THE REQUEST ▸ Go through the listing and write out all of it exactly.
[START DATASET ROWS]
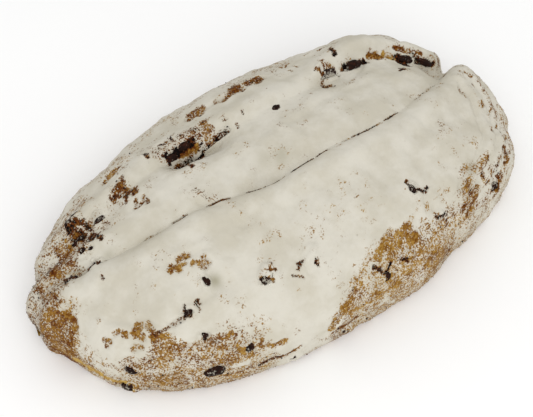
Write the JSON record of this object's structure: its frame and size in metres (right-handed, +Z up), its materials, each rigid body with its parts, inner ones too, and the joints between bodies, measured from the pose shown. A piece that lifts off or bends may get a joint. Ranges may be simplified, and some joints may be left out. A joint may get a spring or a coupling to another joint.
{
  "type": "stollen",
  "caption": "Uncut folded fruit loaf with torn seams along its top, dark raisins set in the crust and a thick dusting of fine sugar.",
  "frame": {"origin": "middle of the flat underside, on the surface that the loaf stands on", "axes": "+X along the loaf towards the notched end, +Y across it towards the torn back, +Z up"},
  "size_m": [0.29, 0.1624, 0.07],
  "materials": {
    "crust": "browned yeast-dough crust, matt and slightly rough, dusted with sugar",
    "sugar": "packed fine icing sugar, matt off-white, rough",
    "raisin": "wrinkled dark dried fruit with a dull sheen"
  },
  "bodies": {
    "root": {"loaf": "crust", "raisin_01": "raisin", "raisin_02": "raisin", "raisin_03": "raisin", "raisin_04": "raisin", "raisin_05": "raisin", "raisin_06": "raisin", "raisin_07": "raisin", "raisin_08": "raisin", "raisin_09": "raisin", "raisin_10": "raisin", "raisin_11": "raisin", "raisin_12": "raisin", "raisin_13": "raisin", "raisin_14": "raisin", "raisin_15": "raisin", "raisin_16": "raisin", "raisin_17": "raisin", "raisin_18": "raisin", "raisin_19": "raisin", "raisin_20": "raisin", "raisin_21": "raisin", "raisin_22": "raisin", "raisin_23": "raisin", "raisin_24": "raisin", "raisin_25": "raisin", "raisin_26": "raisin", "raisin_27": "raisin", "raisin_28": "raisin", "raisin_29": "raisin", "raisin_30": "raisin"}
  },
  "joints": []
}
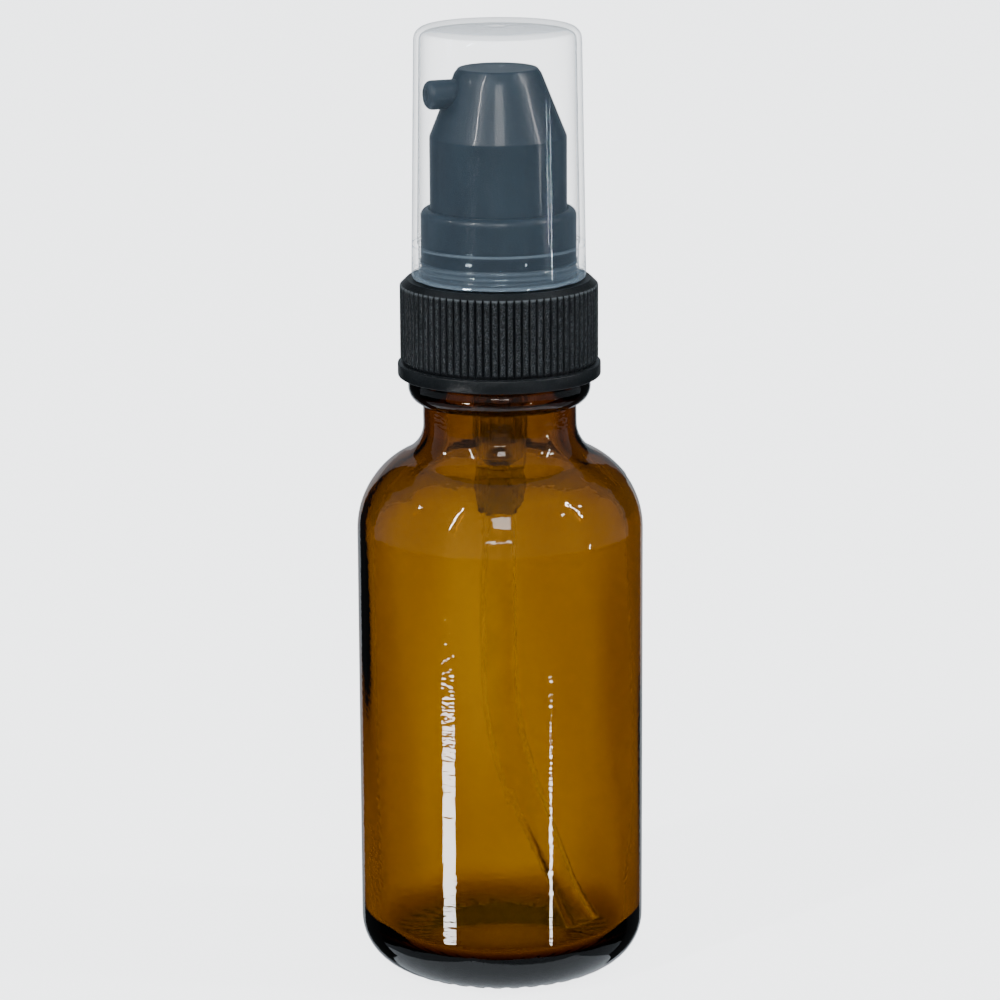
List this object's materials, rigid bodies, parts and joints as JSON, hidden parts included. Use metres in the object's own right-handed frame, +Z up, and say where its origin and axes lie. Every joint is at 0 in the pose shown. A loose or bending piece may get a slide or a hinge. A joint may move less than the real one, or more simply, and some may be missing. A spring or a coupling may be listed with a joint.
{
  "type": "soap pump dispenser",
  "caption": "Small round-shouldered glass bottle with a ribbed screw closure, a push-down treatment pump with a side nozzle, and a clear pull-off overcap.",
  "frame": {"origin": "centre of the bottle's standing plane, under the bottle's axis", "axes": "+Z up along the bottle's axis; the nozzle points along -X at rest"},
  "size_m": [0.0326, 0.0326, 0.1088],
  "materials": {
    "amber_glass": "clear amber container glass, smooth, with mould seams",
    "closure_black": "black polypropylene, satin, moulded ribs",
    "foam_liner": "white foamed polyethylene",
    "natural_plastic": "natural translucent polypropylene",
    "tube_plastic": "natural translucent polyethylene tube",
    "spring_steel": "bright stainless wire and ball",
    "pump_slate": "dark slate polypropylene, smooth semi-gloss",
    "overcap_clear": "clear polypropylene with a faint haze"
  },
  "bodies": {
    "bottle": {"bottle": "amber_glass"},
    "pump": {"pump_housing": "natural_plastic", "gasket": "foam_liner", "stem_guide": "natural_plastic", "collar": "pump_slate", "dip_tube": "tube_plastic", "return_spring": "spring_steel"},
    "closure": {"closure": "closure_black"},
    "overcap": {"overcap": "overcap_clear"},
    "stem": {"stem": "natural_plastic", "stem_plug": "natural_plastic"},
    "head": {"actuator": "pump_slate"},
    "piston": {"piston": "natural_plastic"},
    "ball": {"inlet_ball": "spring_steel"}
  },
  "joints": [
    {"name": "pump_lift", "type": "slide", "parent": "bottle", "child": "pump", "axis": [0, 0, 1], "range_m": [0, 0.00397]},
    {"name": "closure_turn", "type": "hinge", "parent": "pump", "child": "closure", "pos_m": [0, 0, 0.075], "axis": [0, 0, 1], "range_deg": [0, 450]},
    {"name": "overcap_lift", "type": "slide", "parent": "pump", "child": "overcap", "axis": [0, 0, 1], "range_m": [0, 0.03]},
    {"name": "pump_press", "type": "slide", "parent": "pump", "child": "stem", "axis": [0, 0, -1], "range_m": [0, 0.004], "stiffness_N_per_m": 1200, "springref_m": -0.003, "deforming": ["return_spring"]},
    {"name": "head_turn", "type": "hinge", "parent": "stem", "child": "head", "pos_m": [0, 0, 0.096], "axis": [0, 0, 1], "continuous": true},
    {"name": "piston_slide", "type": "slide", "parent": "pump", "child": "piston", "axis": [0, 0, -1], "range_m": [0, 0.0033]},
    {"name": "inlet_ball_lift", "type": "slide", "parent": "pump", "child": "ball", "axis": [0, 0, 1], "range_m": [0, 0.0005]}
  ],
  "couplings": [
    {"joint": "pump_lift", "follows": "closure_turn", "m_per_rad": 0.00050532},
    {"joint": "piston_slide", "follows": "pump_press", "ratio": 0.8}
  ]
}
[END DATASET ROWS]
EXPECTED ANSWER ▸
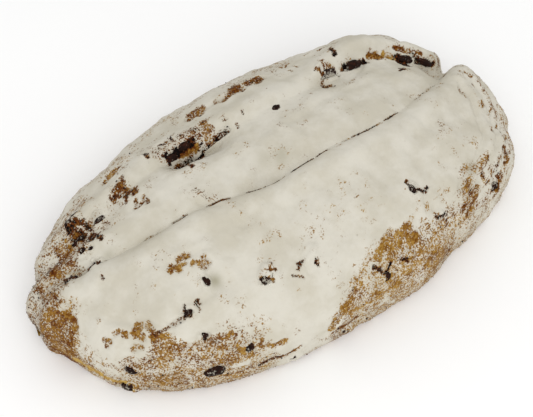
Write the JSON record of this object's structure: its frame and size in metres (right-handed, +Z up), its materials, each rigid body with its parts, inner ones too, and the joints between bodies, measured from the pose shown. A piece that lifts off or bends may get a joint. Ranges may be simplified, and some joints may be left out. A joint may get a spring or a coupling to another joint.
{
  "type": "stollen",
  "caption": "Uncut folded fruit loaf with torn seams along its top, dark raisins set in the crust and a thick dusting of fine sugar.",
  "frame": {"origin": "middle of the flat underside, on the surface that the loaf stands on", "axes": "+X along the loaf towards the notched end, +Y across it towards the torn back, +Z up"},
  "size_m": [0.29, 0.1624, 0.07],
  "materials": {
    "crust": "browned yeast-dough crust, matt and slightly rough, dusted with sugar",
    "sugar": "packed fine icing sugar, matt off-white, rough",
    "raisin": "wrinkled dark dried fruit with a dull sheen"
  },
  "bodies": {
    "root": {"loaf": "crust", "raisin_01": "raisin", "raisin_02": "raisin", "raisin_03": "raisin", "raisin_04": "raisin", "raisin_05": "raisin", "raisin_06": "raisin", "raisin_07": "raisin", "raisin_08": "raisin", "raisin_09": "raisin", "raisin_10": "raisin", "raisin_11": "raisin", "raisin_12": "raisin", "raisin_13": "raisin", "raisin_14": "raisin", "raisin_15": "raisin", "raisin_16": "raisin", "raisin_17": "raisin", "raisin_18": "raisin", "raisin_19": "raisin", "raisin_20": "raisin", "raisin_21": "raisin", "raisin_22": "raisin", "raisin_23": "raisin", "raisin_24": "raisin", "raisin_25": "raisin", "raisin_26": "raisin", "raisin_27": "raisin", "raisin_28": "raisin", "raisin_29": "raisin", "raisin_30": "raisin"}
  },
  "joints": []
}
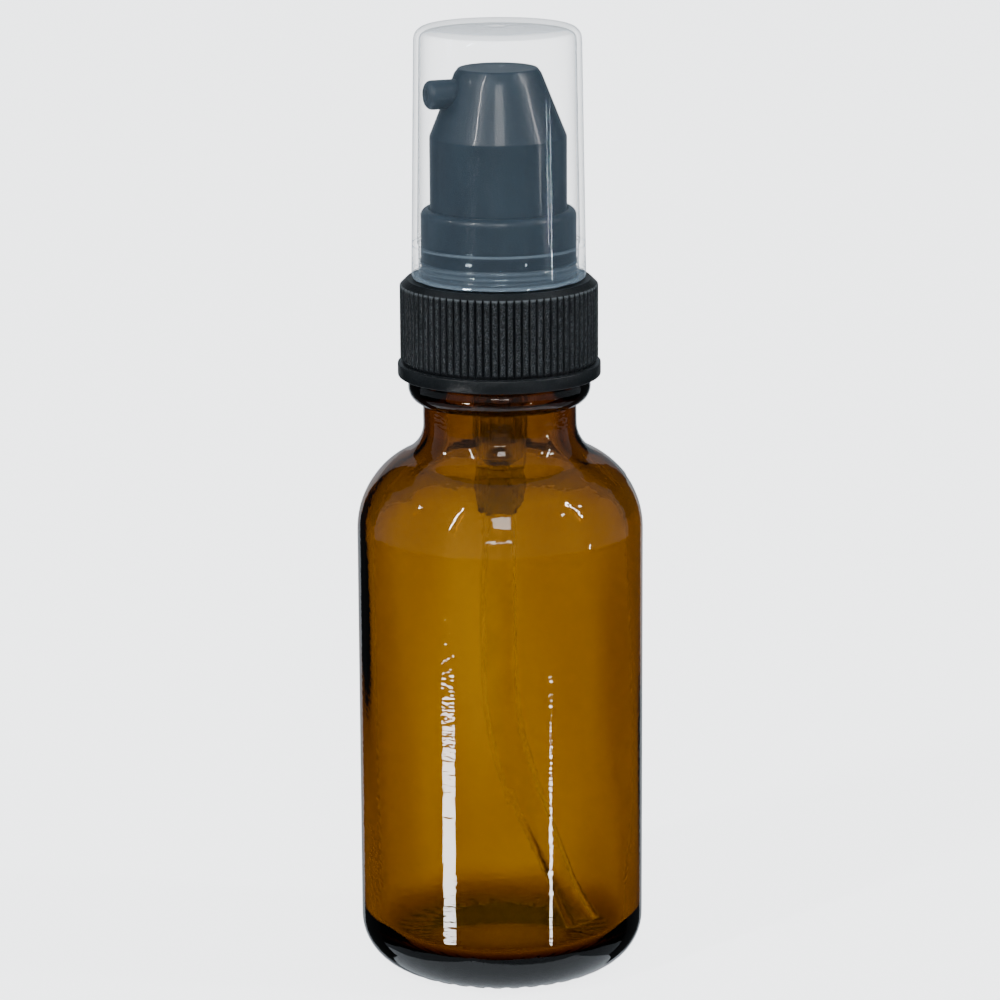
List this object's materials, rigid bodies, parts and joints as JSON, hidden parts included. Use metres in the object's own right-handed frame, +Z up, and say where its origin and axes lie. Every joint is at 0 in the pose shown. A loose or bending piece may get a slide or a hinge. A joint may move less than the real one, or more simply, and some may be missing. A spring or a coupling may be listed with a joint.
{
  "type": "soap pump dispenser",
  "caption": "Small round-shouldered glass bottle with a ribbed screw closure, a push-down treatment pump with a side nozzle, and a clear pull-off overcap.",
  "frame": {"origin": "centre of the bottle's standing plane, under the bottle's axis", "axes": "+Z up along the bottle's axis; the nozzle points along -X at rest"},
  "size_m": [0.0326, 0.0326, 0.1088],
  "materials": {
    "amber_glass": "clear amber container glass, smooth, with mould seams",
    "closure_black": "black polypropylene, satin, moulded ribs",
    "foam_liner": "white foamed polyethylene",
    "natural_plastic": "natural translucent polypropylene",
    "tube_plastic": "natural translucent polyethylene tube",
    "spring_steel": "bright stainless wire and ball",
    "pump_slate": "dark slate polypropylene, smooth semi-gloss",
    "overcap_clear": "clear polypropylene with a faint haze"
  },
  "bodies": {
    "bottle": {"bottle": "amber_glass"},
    "pump": {"pump_housing": "natural_plastic", "gasket": "foam_liner", "stem_guide": "natural_plastic", "collar": "pump_slate", "dip_tube": "tube_plastic", "return_spring": "spring_steel"},
    "closure": {"closure": "closure_black"},
    "overcap": {"overcap": "overcap_clear"},
    "stem": {"stem": "natural_plastic", "stem_plug": "natural_plastic"},
    "head": {"actuator": "pump_slate"},
    "piston": {"piston": "natural_plastic"},
    "ball": {"inlet_ball": "spring_steel"}
  },
  "joints": [
    {"name": "pump_lift", "type": "slide", "parent": "bottle", "child": "pump", "axis": [0, 0, 1], "range_m": [0, 0.00397]},
    {"name": "closure_turn", "type": "hinge", "parent": "pump", "child": "closure", "pos_m": [0, 0, 0.075], "axis": [0, 0, 1], "range_deg": [0, 450]},
    {"name": "overcap_lift", "type": "slide", "parent": "pump", "child": "overcap", "axis": [0, 0, 1], "range_m": [0, 0.03]},
    {"name": "pump_press", "type": "slide", "parent": "pump", "child": "stem", "axis": [0, 0, -1], "range_m": [0, 0.004], "stiffness_N_per_m": 1200, "springref_m": -0.003, "deforming": ["return_spring"]},
    {"name": "head_turn", "type": "hinge", "parent": "stem", "child": "head", "pos_m": [0, 0, 0.096], "axis": [0, 0, 1], "continuous": true},
    {"name": "piston_slide", "type": "slide", "parent": "pump", "child": "piston", "axis": [0, 0, -1], "range_m": [0, 0.0033]},
    {"name": "inlet_ball_lift", "type": "slide", "parent": "pump", "child": "ball", "axis": [0, 0, 1], "range_m": [0, 0.0005]}
  ],
  "couplings": [
    {"joint": "pump_lift", "follows": "closure_turn", "m_per_rad": 0.00050532},
    {"joint": "piston_slide", "follows": "pump_press", "ratio": 0.8}
  ]
}